The international evidence is mixed, as the Department of Labour noted in its advice to the Government.
It's true that most economists have believed that higher minimum wages invariably reduce employment among low-paid workers. A number of US studies from the 1970s had suggested a significant negative link between the minimum wage and youth employment.
But more recent studies have undercut the conventional view, and questioned the evidence on which it was built.
One large study which analysed 64 US minimum wage studies found not only that there was bias in the selection of published studies towards those which showed negative effects on employment, but that once the bias was removed there were actually positive effects.
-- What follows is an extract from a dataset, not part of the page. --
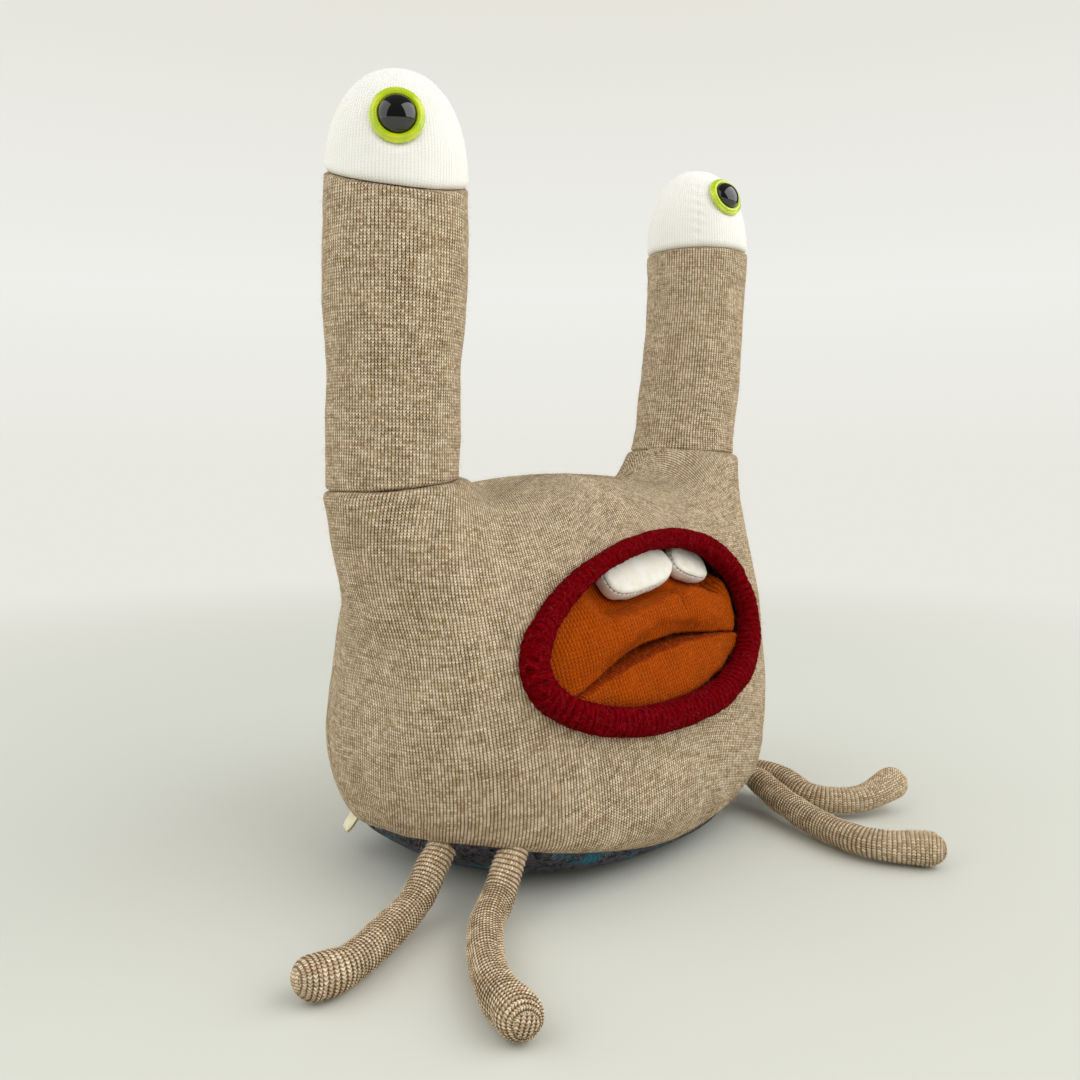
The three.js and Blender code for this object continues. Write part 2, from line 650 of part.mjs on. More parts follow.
// One padded half of the lining: a cushion behind its outline that follows the body's front
function liningLobe(above) {
  const outline = lobeOutline(above);
  const middle = [0, 1].map((k) => outline.reduce((sum, point) => sum + point[k], 0) / outline.length);
  const rings = [];
  const rows = 3;
  for (let i = -rows; i <= rows; i += 1) {
    const angle = (Math.PI / 2) * (i / rows) * LAST_RING;
    const scale = Math.cos(angle) ** LINING_SQUARE;
    const bulge = i < 0 ? LINING_CROWN : MOUTH_DEPTH - LINING_SETBACK;
    rings.push(outline.map(([ox, oz]) => {
      const x = middle[0] + (ox - middle[0]) * scale;
      const z = middle[1] + (oz - middle[1]) * scale;
      return new THREE.Vector3(x, LINING_SETBACK - frontDepth(x, z) + Math.sin(angle) * bulge, z);
    }));
  }
  return solidOf(loft(rings));
}

// A stuffed pillow hanging from its hinge line at local zero, made larger all round by grow
function toothForm(tooth, grow) {
  const halfThickness = TOOTH_THICKNESS / 2;
  const rings = [];
  const rows = 3;
  const count = 14;
  for (let i = -rows; i <= rows; i += 1) {
    const angle = (Math.PI / 2) * (i / rows) * LAST_RING;
    const edge = grow - (1 - Math.cos(angle) ** TOOTH_ROUND) * halfThickness;
    const ring = [];
    for (let j = 0; j < count; j += 1) {
      const c = Math.cos(2 * Math.PI * j / count);
      const s = Math.sin(2 * Math.PI * j / count);
      ring.push(new THREE.Vector3(
        (tooth.width / 2 + edge) * Math.sign(c) * Math.abs(c) ** TOOTH_SQUARE,
        (halfThickness + grow) * Math.sin(angle),
        halfThickness - tooth.height / 2 + (tooth.height / 2 + edge) * Math.sign(s) * Math.abs(s) ** TOOTH_SQUARE,
      ));
    }
    rings.push(ring);
  }
  return loft(rings);
}

// Height of the lip's middle line above a place along the mouth
function upperLipHeight(x) {
  let best = mouthPoint(Math.PI / 2);
  for (let i = 0; i <= 200; i += 1) {
    const point = mouthPoint(Math.PI * i / 200);
    if (Math.abs(point[0] - x) < Math.abs(best[0] - x)) best = point;
  }
  return best[1];
}

// Puts a tooth under the upper lip, its hinge line along the lip
function hangTooth(mesh, tooth) {
  const { degToRad } = THREE.MathUtils;
  const lipHeight = upperLipHeight(tooth.x);
  const lipDepth = frontDepth(tooth.x, lipHeight) + LIP_PROUD;
  const reach = LIP_RADIUS + TOOTH_THICKNESS / 2 + TOOTH_TUCK;
  const behind = degToRad(TOOTH_BEHIND);
  mesh.position.set(tooth.x, reach * Math.sin(behind) - lipDepth, lipHeight - reach * Math.cos(behind));
  mesh.rotation.set(degToRad(-TOOTH_PITCH), degToRad(-tooth.roll), degToRad(tooth.turn));
  return mesh;
}

// The hollow in the lining that a tooth lies in, open to the front so that the tooth can lift
function toothRoom(tooth) {
  const place = hangTooth(new THREE.Object3D(), tooth);
  place.updateMatrix();
  const deep = TOOTH_THICKNESS / 2 + TOOTH_ROOM;
  const tall = 2 * tooth.height;
  const room = new THREE.BoxGeometry(tooth.width + 2 * TOOTH_ROOM, 3 * deep, tall)
    .translate(0, -deep / 2, TOOTH_THICKNESS / 2 - tooth.height - TOOTH_ROOM + tall / 2);
  return solidOf(room.applyMatrix4(place.matrix));
}

// Legs

// The middle line runs from a root that touches the body just above its seam
function legCurve(leg) {
  const { point, normal } = surfaceAtSeam(leg.azimuth, ROOT_RISE);
  const root = point.addScaledVector(normal, LEG_RADIUS + GAP);
  const trail = leg.points.map(([x, y, z]) => new THREE.Vector3(x, y, z));
  return new THREE.CatmullRomCurve3([root, ...trail], false, 'centripetal');
}

function legRadius(t) {
  const swell = THREE.MathUtils.smoothstep(t, 0.7, 0.94);
  return LEG_RADIUS + (FOOT_RADIUS - LEG_RADIUS) * swell;
}

// A bent tube with round ends, drawn in by inset. With neck set, a thin neck runs out of its root
function legForm(leg, inset, sides, neck) {
  const steps = 7;
  const curve = legCurve(leg);
  const length = curve.getLength();
  const rings = [];
  const place = (along, radius) => {
    const u = Math.min(1, Math.max(0, along / length));
    const tangent = curve.getTangentAt(u);
    const centre = curve.getPointAt(u).addScaledVector(tangent, along - u * length);
    const side = new THREE.Vector3(0, 0, 1).cross(tangent).normalize();
    const up = tangent.clone().cross(side).normalize();
    const ring = [];
    for (let j = 0; j < sides; j += 1) {
      const angle = 2 * Math.PI * j / sides;
      ring.push(centre.clone()
        .addScaledVector(side, radius * Math.cos(angle))
        .addScaledVector(up, radius * Math.sin(angle)));
    }
    rings.push(ring);
  };
  const root = legRadius(0) - inset;
  const foot = legRadius(1) - inset;
  if (neck) place(-2 * LEG_RADIUS, LEG_MOUTH);
  for (let i = 0; i < 3; i += 1) {
    const angle = (Math.PI / 2) * ((i + 0.4) / 3);
    place(-root * Math.cos(angle), root * Math.sin(angle));
  }
  for (let i = 0; i <= steps; i += 1) {
    const along = (length - FOOT_RADIUS) * (i / steps);
    place(along, legRadius(along / length) - inset);
  }
  for (let i = 1; i < 4; i += 1) {
    const angle = (Math.PI / 2) * (i / 3.4);
    place(length - FOOT_RADIUS + foot * Math.sin(angle), foot * Math.cos(angle));
  }
  return solidOf(loft(rings));
}

function buildLeg(leg) {
  const outer = legForm(leg, 0, 10, false);
  const inner = legForm(leg, LEG_KNIT, 7, true);
  const filling = legForm(leg, LEG_KNIT + GAP, 7, false);
  return [
    piece(`leg_cover_${leg.name}`, geometryOf(outer.subtract(inner)), WOOL),
    piece(`leg_stuffing_${leg.name}`, geometryOf(filling), FIBREFILL),
  ];
}

// Tag

// A folded tape that comes out of the base seam behind the side seam's foot
function tagForm() {
  const { point, normal } = surfaceAtSeam(TAG.azimuth, 0);
  const fold = new THREE.Shape([
    new THREE.Vector2(0, TAG.thickness / 2),
    new THREE.Vector2(TAG.length - 1, TAG.thickness / 2 + 0.3),
    new THREE.Vector2(TAG.length, 0.4),
    new THREE.Vector2(TAG.length, -0.4),
    new THREE.Vector2(TAG.length - 1, -TAG.thickness / 2 - 0.3),
    new THREE.Vector2(0, -TAG.thickness / 2),
    new THREE.Vector2(0, -0.15),
    new THREE.Vector2(TAG.length - 1.4, -0.25),
    new THREE.Vector2(TAG.length - 1.4, 0.25),
    new THREE.Vector2(0, 0.15),
  ]);
  return new THREE.ExtrudeGeometry(fold, { depth: TAG.width, bevelEnabled: false })
    .translate(0, 0, -TAG.width / 2)
    .rotateX(Math.PI / 2)
    .rotateY(THREE.MathUtils.degToRad(TAG.droop))
    .translate(0.7, 0, -0.2)
    .rotateZ(Math.atan2(normal.y, normal.x))
    .translate(point.x, point.y, point.z);
}

// Assembly

const monster = new THREE.Group();
monster.name = 'plush_monster';

const seamTilt = THREE.MathUtils.degToRad(BASE_SEAM_TILT);
const seamUp = new THREE.Vector3(Math.sin(seamTilt), 0, Math.cos(seamTilt));
const back = new THREE.Vector3(0, 1, 0);
const seamAt = (distance) => seamUp.clone().multiplyScalar(distance).setZ(BASE_SEAM_HEIGHT + distance);
const sideAt = (distance) => new THREE.Vector3(0, SIDE_SEAM_DEPTH + distance, 0);

// The back of the mouth's room leans as the front does
const mouthOut = new THREE.Vector3(0, -Math.cos(mouthLean), Math.sin(mouthLean));
const mouthBack = new THREE.Vector3(MOUTH.x, -frontDepth(MOUTH.x, MOUTH.z), MOUTH.z)
  .addScaledVector(mouthOut, -MOUTH_DEPTH - MOUTH_ROOM);
const mouthEdge = Array.from({ length: 48 }, (_, i) => mouthPoint(2 * Math.PI * i / 48));
const opening = prism(mouthEdge, FAR / 4, 0).intersect(halfSpace(mouthBack, mouthOut));
const lipRoom = solidOf(lipTube(LIP_CLEARANCE, 31, 0));
const rooms = STALKS.map(stalkRoom).reduce((sum, room) => sum.add(room)).add(lipRoom).add(opening);

const skin = bodyOuter.subtract(bodyInner).subtract(rooms);
const knit = skin.intersect(halfSpace(seamAt(GAP / 2), seamUp));
const base = skin.subtract(halfSpace(seamAt(-GAP / 2), seamUp));
monster.add(piece('body_front', geometryOf(knit.subtract(halfSpace(sideAt(-GAP / 2), back))), WOOL));
monster.add(piece('body_back', geometryOf(knit.intersect(halfSpace(sideAt(GAP / 2), back))), WOOL));
monster.add(piece('base_panel', geometryOf(base), TWEED));
monster.add(piece('body_stuffing', geometryOf(bodyFill.subtract(rooms)), FIBREFILL));

const roof = TEETH.map(toothRoom).reduce((lobe, room) => lobe.subtract(room), liningLobe(true));
monster.add(piece('lip_ring', lipTube(0, LIP_RIBS, RIB_DEPTH), RED_RIB));
monster.add(piece('mouth_lining_upper', geometryOf(roof.subtract(lipRoom)), ORANGE_KNIT));
monster.add(piece('mouth_lining_lower', geometryOf(liningLobe(false).subtract(lipRoom)), ORANGE_KNIT));

for (const tooth of TEETH) {
  monster.add(hangTooth(piece(`tooth_${tooth.side}`, toothForm(tooth, 0), WHITE_KNIT), tooth));
}
for (const stalk of STALKS) monster.add(buildStalk(stalk));
for (const leg of LEGS) monster.add(...buildLeg(leg));
monster.add(piece('side_tag', tagForm(), TAG_TAPE));

export default monster;
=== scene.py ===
"""A hand-sewn plush monster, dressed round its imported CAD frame.

The stuffed pieces are worked out here, in millimetres, from the same outlines as the CAD solids, as
fine skins whose knit follows a flat layout of the fabric. Front is -Y, and right is the toy's own, -X.
"""
import math

import bmesh
import bpy
import numpy as np
from mathutils import Matrix, Vector
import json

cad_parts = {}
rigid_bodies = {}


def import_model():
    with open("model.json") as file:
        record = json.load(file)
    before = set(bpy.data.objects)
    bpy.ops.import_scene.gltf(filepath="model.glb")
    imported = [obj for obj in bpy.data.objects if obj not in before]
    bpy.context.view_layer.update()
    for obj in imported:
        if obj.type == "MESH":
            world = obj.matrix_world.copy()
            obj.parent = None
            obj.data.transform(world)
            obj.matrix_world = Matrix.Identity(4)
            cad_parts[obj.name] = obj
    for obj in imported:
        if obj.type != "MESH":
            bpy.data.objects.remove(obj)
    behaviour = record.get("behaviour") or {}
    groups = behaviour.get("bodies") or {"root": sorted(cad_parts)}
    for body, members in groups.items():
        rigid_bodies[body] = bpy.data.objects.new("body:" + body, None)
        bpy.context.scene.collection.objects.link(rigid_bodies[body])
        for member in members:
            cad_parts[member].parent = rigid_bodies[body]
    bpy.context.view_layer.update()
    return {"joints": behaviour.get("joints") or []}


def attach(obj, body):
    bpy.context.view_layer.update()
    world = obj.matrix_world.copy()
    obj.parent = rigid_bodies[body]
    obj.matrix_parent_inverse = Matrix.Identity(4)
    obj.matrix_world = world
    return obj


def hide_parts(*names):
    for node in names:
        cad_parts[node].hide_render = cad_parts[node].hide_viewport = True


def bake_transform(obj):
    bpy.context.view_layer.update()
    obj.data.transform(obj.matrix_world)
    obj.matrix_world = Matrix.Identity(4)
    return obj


for leftover in list(bpy.data.objects):
    bpy.data.objects.remove(leftover)
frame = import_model()

bl_info = {
    "name": "Plush monster",
    "version": (1, 0, 0),
    "blender": (4, 5, 0),
    "location": "3D View > Sidebar > Plush monster",
    "description": "Dresses a stuffed knitted monster and its stage",
    "category": "Object",
}

MM = 0.001
JOINTS = {joint["name"]: joint for joint in frame["joints"]}

# All sizes here are in millimetres and all turns in degrees, unless a comment says otherwise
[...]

Probably the strongest and most influential challenge to the traditional worldview came from the work of David Card and Allan Krueger, whose wide-ranging analysis of minimum wage increases in the US in the late 1980s and early 1990s turned conventional economic wisdom on its head and suggested, as one economist wrote, "that economists know less about what the invisible hand is up to than they let on".
In New Zealand, a study in 2007 by Dean Hyslop and Steve Stillman which looked at the effect of increases of between 41 per cent and 69 per cent in the youth minimum wage found "no major robust evidence of adverse effects on youth employment or hours worked", in fact, there was an increase in hours worked for those aged 16 and 17.